The reason Gilad Shalit is not being freed is that the consensus in his case is no consensus. Gilad Shalit has been in prison for five years because between the big words uttered about him and the emotional readiness to pay the required price lies a big gap, to which we are not prepared to admit. Shalit will not be freed because, contrary to conventional wisdom, the push for his release is not nonpartisan; it is part of a struggle that falls along classic political lines.
It is noteworthy that the recent host of gimmicks and gestures related to Shalit's release, including Prime Minister Benjamin Netanyahu's announcement that he plans to worsen the conditions of Hamas militants held in Israel, were intended to commemorate Shalit's fifth anniversary in prison. In other words, the interest these acts generate is tied to a trigger, a symbolic moment - the five-year anniversary. All was quiet again a few days later, after Israelis got over local celebrities spending an hour in a mock prison cell (essentially creating the Gilad Shalit reality show ) and seeing Gilad Shalit's parents and brother chaining themselves together outside Netanyahu's official residence. Shalit's tragedy is seen and experienced as an "event," as an emotional peak that should be marked, rather than an ongoing reality that must be stopped.
Treating Shalit's tragedy as an event corresponds with the duplicity characterizing large swaths of the Israeli public. On the one hand, people feel a natural need to display empathy. On the other hand, deep inside they refuse to pay the price. Treating the Shalit issue as an event solves the dilemma. An event is something that happens and then fades away. It enables people to express some emotion without having to accompany those feelings with significant action once the ceremony ends.
Treating the Shalit issue as an event also makes it possible to use the misleading term "consensus." There is no consensus about the price Israel will have to pay in released Palestinian prisoners in order to secure Shalit's release, just about treating his continued captivity as a ceremony that should be marked on symbolic dates. The sweeping agreement is not about the list of Hamas prisoners but about the issue being a "national tragedy." The empathy is indeed nonpartisan, but what does it consist of aside from some initial solidarity? What happens when you dig beneath the external emotional layer?
Suffice it to look at reality itself - Gilad Shalit is still in captivity - to receive an answer. The seeming gap between the public's desire to "pay any price" for Shalit's freedom and the government's opposition to doing so is deceptive. The fact that the situation has not changed means there isn't really a gap, that pressure isn't really being exerted from below - and if it is, it's not strong enough to break the ruling paradigm.
The absence of such pressure is no accident. It faithfully reflects the fact that the issue fall along classic political lines: the left is in favor of releasing Shalit, the right is against it, and the center says it's in favor but acts against it. Everyone denies that the Shalit issue follows the traditional political blueprint, because Israelis feel ashamed before the Shalit family. After all, the issue had been declared apolitical, nonpartisan, a national tragedy. What can we say now?

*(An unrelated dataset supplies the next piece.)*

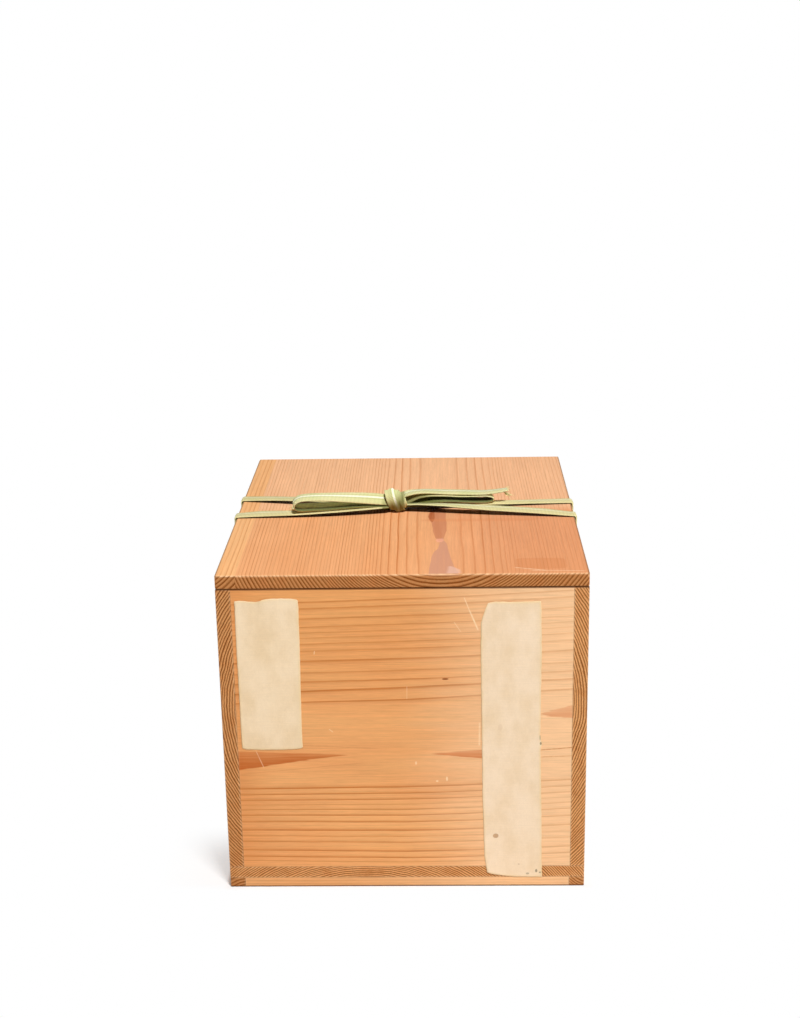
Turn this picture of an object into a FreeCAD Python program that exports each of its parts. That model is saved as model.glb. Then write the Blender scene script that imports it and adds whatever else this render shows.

The shame is being papered over with the gush of energy now being put into the pyrotechnics and choreography that are going into marking the event as a colossal tragedy in a spectacular way. This is done as compensation for the lack of real desire to "pay any price" and for the inability to admit it. The tumult surrounding the Shalit affair is necessary as a way of covering up the internal mumbles of objection, of dealing with the need to keep "prisoners with blood on their hands" where they belong.
Since Israelis are in deep denial about the refusal to get Shalit out by meeting Hamas' demands, synthetic substitutes are infused into the atmosphere to magnify the tragedy rather than resolve it. The substitutes have names like "the isolation cell project" and "the national consensus to return Gilad Shalit." In other words, they are gimmicks openly intended to draw attention. Their hidden intention is to merge tragedy with entertainment, television and shallow, superficial sensationalism. These make it easier to treat the issue as a national ceremony, a sort of end-of-season episode, after which life can go on, without guilt feelings.